Are there any existing Nodes or Extensions for profiling data to assess Data Quality?  Something along the lines of what other tools like Ataccama DQ Analyzer or Ebay's Griffin DQ Service can do.

Thanks,

JGP

José,

You can always tie in specilist tools via KNIME's extension points, but normally my idea would be to build the quality screening I need in KNIME and to ignore all the rest I don't need. The statistics node is a great starting point for this, but of course you'd expect commercial specialist DQ tools go above an beyond that. Don't know them enough to really assess this, though...

-E

If you need a quick & easy work-around, convert the index to a new (1st) column in the DataFrame:

df.reset_index(inplace = True)

then name it:

df.rename(columns = { df.columns[0]: "row_index" })

If you need to restore the row indices in a downstream Python node:

df.set_index('row_index')

how do we integrate ataccama DQ tool via knime extension

For @Prasanthsk question see here: How do i report the data quality issues in some file format like csv ,xlsx or pdf etc...

Agreed, would love to understand how (if at all, this can be done). Keen on anyone’s thoughts.

Hello @ben_westphal,

never used Ataccama so having troubles understanding how would KNIME Ataccama integration work. Can you explain it a bit more? And additionally what functionalities from it are missing in KNIME, if any? (Guessing that is the reason why you would like to use both KNIME and Ataccama?)

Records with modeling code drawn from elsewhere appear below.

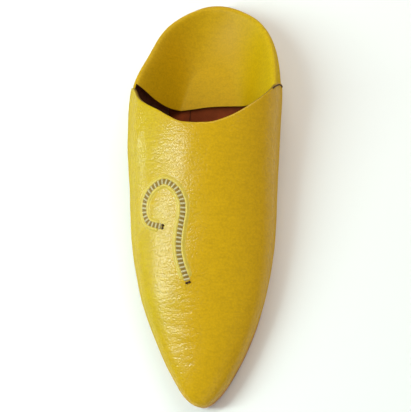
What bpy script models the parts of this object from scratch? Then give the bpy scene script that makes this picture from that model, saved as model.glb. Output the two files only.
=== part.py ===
"""Babouche slipper for the right foot: flat outsole, insole and a hollow upper, heel folded down.

Lengths in metres. +Z is up, the toe points to -Y, +X is the inner side of the foot.
"""
import math

import bmesh
import bpy
import numpy as np
from mathutils import Vector

LENGTH = 0.276
WIDTH = 0.1028
INSTEP_HEIGHT = 0.061
SOLE_THICKNESS = 0.005
TOE_SPRING = 0.004
SPRING_SHARE = 0.17
ARCH_RISE = 0.0015
ARCH_FROM = 0.46
ARCH_TO = 0.72
SOLE_EDGE_ROUND = 0.0006

INSOLE_THICKNESS = 0.002
VAMP_WALL = 0.0018
QUARTER_WALL = 0.0016
SEAM_STEP = 0.0010
GAP = 0.0003

DOME_SHARE = 0.7
SKIRT_TURN = math.radians(60.0)
MARGIN_ANGLE = 113.0
INSOLE_STEP_FROM = 104.0
CORNER_OUTER = 122.0
CORNER_INNER = 115.5
STEP_FADE_FROM = 124.0
STEP_FADE_TO = 150.0
LEAN_FROM = 119.0
LEAN_FULL = 135.0
FAN = 1.15
FOLD_RADIUS = 0.0021

# Plan of the upper at its widest level. Angle 0 is the toe tip and 180 the back of the heel;
# a station lies at -cos(angle) half lengths. Edges are shares of half the width.
PLAN_COLUMNS = ("angle", "outer_edge", "inner_edge")
PLAN = (
    (0.0, 0.05, 0.05),
    (15.0, -0.145, 0.22),
    (30.0, -0.33, 0.415),
    (45.0, -0.55, 0.62),
    (60.0, -0.765, 0.805),
    (75.0, -0.905, 0.915),
    (90.0, -0.96, 0.945),
    (105.0, -1.0, 0.975),
    (120.0, -0.965, 1.005),
    (135.0, -0.78, 0.925),
    (150.0, -0.58, 0.725),
    (165.0, -0.27, 0.40),
    (180.0, 0.05, 0.05),
)

# Heights as shares of the instep height, and how square the arch of the vamp is.
SECTION_COLUMNS = ("angle", "widest_level", "ridge", "squareness")
SECTIONS = (
    (0.0, 0.225, 0.225, 0.80),
    (15.0, 0.225, 0.335, 0.84),
    (30.0, 0.225, 0.415, 0.88),
    (45.0, 0.235, 0.490, 0.90),
    (60.0, 0.26, 0.595, 0.90),
    (75.0, 0.29, 0.725, 0.90),
    (90.0, 0.34, 0.865, 0.88),
    (105.0, 0.42, 1.000, 0.85),
    (120.0, 0.50, 1.070, 0.80),
    (135.0, 0.42, 1.10, 0.80),
    (150.0, 0.33, 1.10, 0.80),
    (165.0, 0.275, 1.10, 0.80),
    (180.0, 0.265, 1.10, 0.80),
)

# How far the feather line and the outsole's edge lie inside the widest outline, in shares of
# half the width.
FOOT_COLUMNS = ("angle", "feather_outer", "feather_inner", "sole_outer", "sole_inner")
FOOT = (
    (0.0, 0.05, 0.05, 0.010, 0.010),
    (30.0, 0.065, 0.075, 0.022, 0.030),
    (60.0, 0.075, 0.095, 0.032, 0.050),
    (75.0, 0.13, 0.16, 0.090, 0.115),
    (90.0, 0.27, 0.27, 0.235, 0.23),
    (105.0, 0.44, 0.42, 0.41, 0.385),
    (120.0, 0.41, 0.42, 0.38, 0.385),
    (135.0, 0.27, 0.29, 0.235, 0.255),
    (150.0, 0.17, 0.18, 0.135, 0.145),
    (165.0, 0.10, 0.105, 0.065, 0.07),
    (180.0, 0.07, 0.07, 0.035, 0.035),
)

# Angle at which the vamp ends, on the outer and on the inner side, against the share of the way
# from the ridge (0) down to the feather line (1).
THROAT_COLUMNS = ("across", "outer_end", "inner_end")
THROAT = (
    (0.0, 105.2, 105.2),
    (0.07, 105.8, 105.4),
    (0.13, 107.4, 106.4),
    (0.2, 109.5, 108.1),
    (0.3, 112.0, 111.3),
    (0.4, 115.1, 114.7),
    (0.44, 117.0, 116.1),
    (0.48, 118.4, 117.6),
    (0.52, 119.2, 119.2),
    (0.57, 119.8, 120.5),
    (0.64, 120.3, 121.2),
    (1.0, 121.5, 122.2),
)

# Crest of the folded heel in shares of the instep height; how far the wall leans in up to it
# and how far the flap's slope reaches inside it, in shares of half the width; how hollow the
# slope is, where 1 is a plane.
FOLD_COLUMNS = ("angle", "crest", "lean_outer", "lean_inner", "reach_outer", "reach_inner",
                "hollow_outer", "hollow_inner")
FOLD = (
    (105.0, 0.70, 0.045, 0.040, 0.54, 0.54, 1.15, 1.5),
    (119.0, 0.70, 0.045, 0.040, 0.52, 0.54, 1.15, 1.5),
    (127.0, 0.665, 0.045, 0.030, 0.49, 0.56, 1.15, 1.6),
    (135.0, 0.60, 0.045, 0.025, 0.45, 0.60, 1.2, 1.8),
    (150.0, 0.475, 0.045, 0.025, 0.40, 0.66, 1.35, 2.0),
    (165.0, 0.405, 0.055, 0.045, 0.52, 0.70, 1.7, 2.0),
    (180.0, 0.385, 0.070, 0.070, 0.70, 0.70, 2.0, 2.0),
)

# Free edge of the flap: its distance behind the middle in shares of half the length, from the
# outer (-1) to the inner corner (1).
EDGE_COLUMNS = ("across", "behind")
EDGE = (
    (-1.0, 0.5165),
    (-0.89, 0.495),
    (-0.79, 0.473),
    (-0.66, 0.459),
    (-0.5, 0.461),
    (-0.3, 0.4675),
    (-0.1, 0.4765),
    (0.14, 0.480),
    (0.6, 0.467),
    (1.0, 0.409),
)

VAMP_COLUMNS_ACROSS = (0.0, 0.035, 0.07, 0.11, 0.16, 0.21, 0.27, 0.33, 0.39, 0.44, 0.485, 0.52,
                       0.55, 0.59, 0.64, 0.7, 0.78, 0.86, 0.93, 1.0)
VAMP_ROWS = 30
QUARTER_COLUMNS = 50
WALL_LEVELS = (0.0, 0.14, 0.28, 0.42, 0.55, 0.65, 0.75, 0.84, 0.89, 0.95, 1.0)
WALL_SPLIT = 0.55
FOLD_SPLIT = 0.84
FLAP_LEVELS = (0.0, 0.016, 0.035, 0.06, 0.10, 0.16, 0.24, 0.34, 0.46, 0.6, 0.8, 1.0)
SOLE_ROWS = 44
SOLE_ACROSS = 7

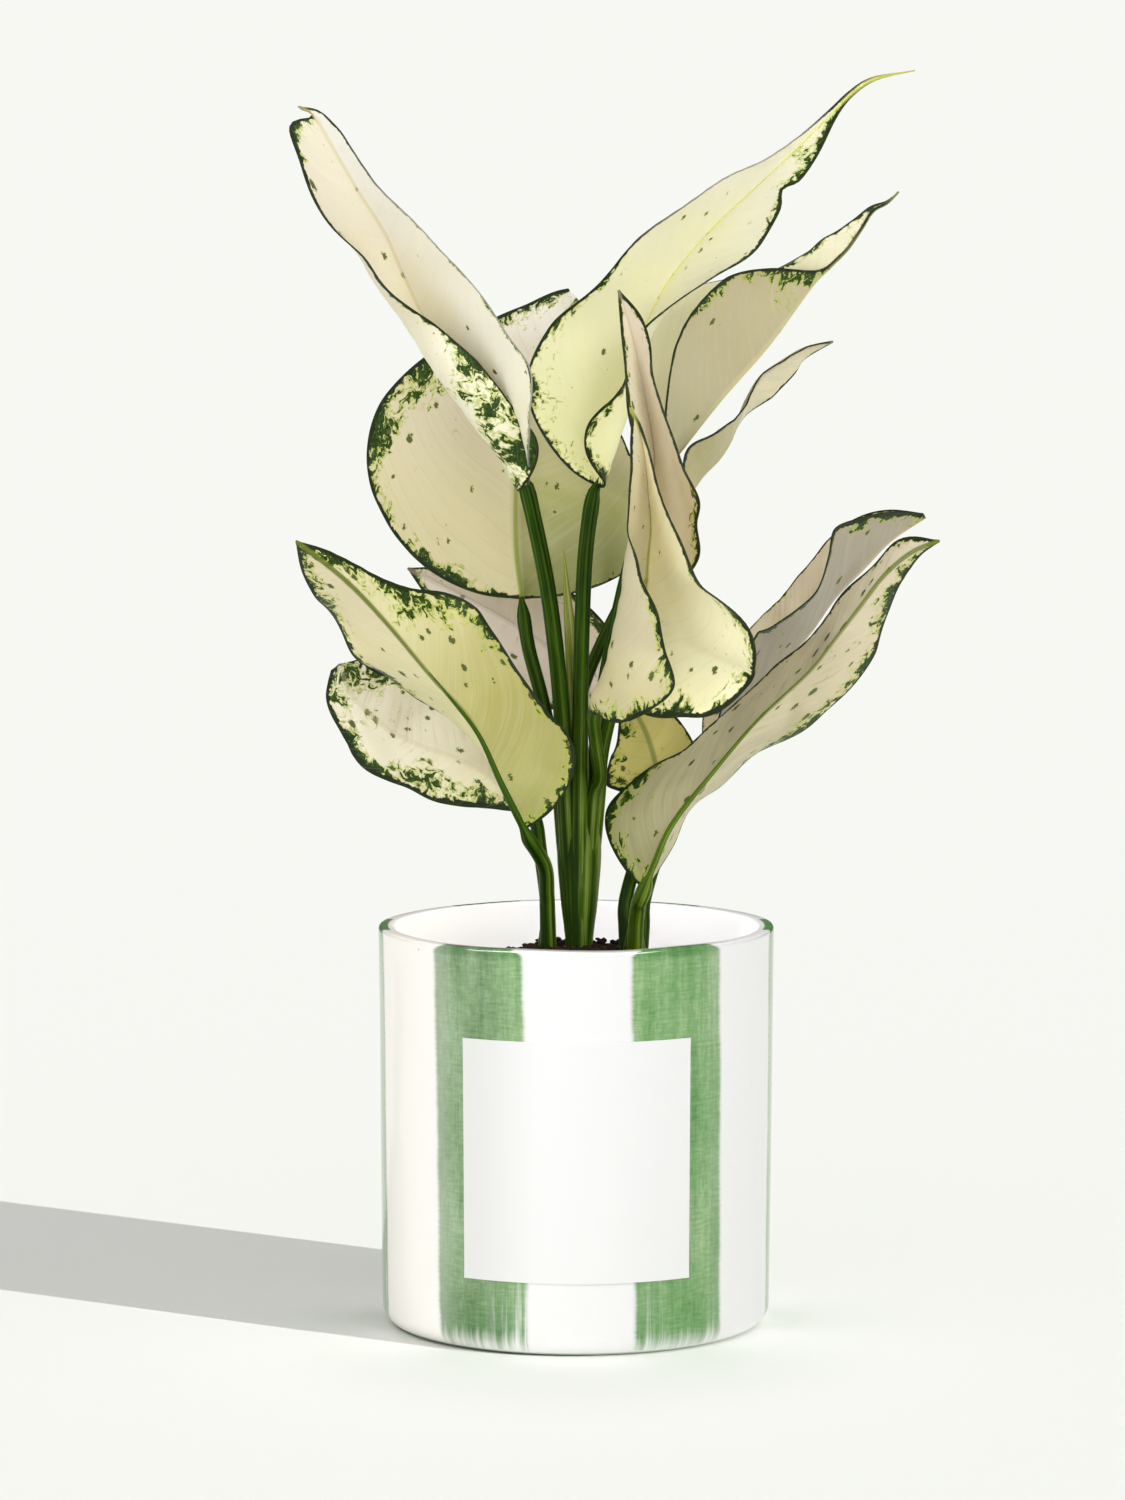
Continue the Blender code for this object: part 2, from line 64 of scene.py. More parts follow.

It’s worth mentioning that the Data Explorer node has features for data profiling in case you haven’t tried it out yet.

Br,
Ivan

2 Likes

I would have to get deeper into it… I suspect KNIME can do everything, it just needs to be built. I liked the Ataccama interface, insights available immediately. Just looking for shortcuts really! I’ll check out the Data Explorer Node, thanks.

Ben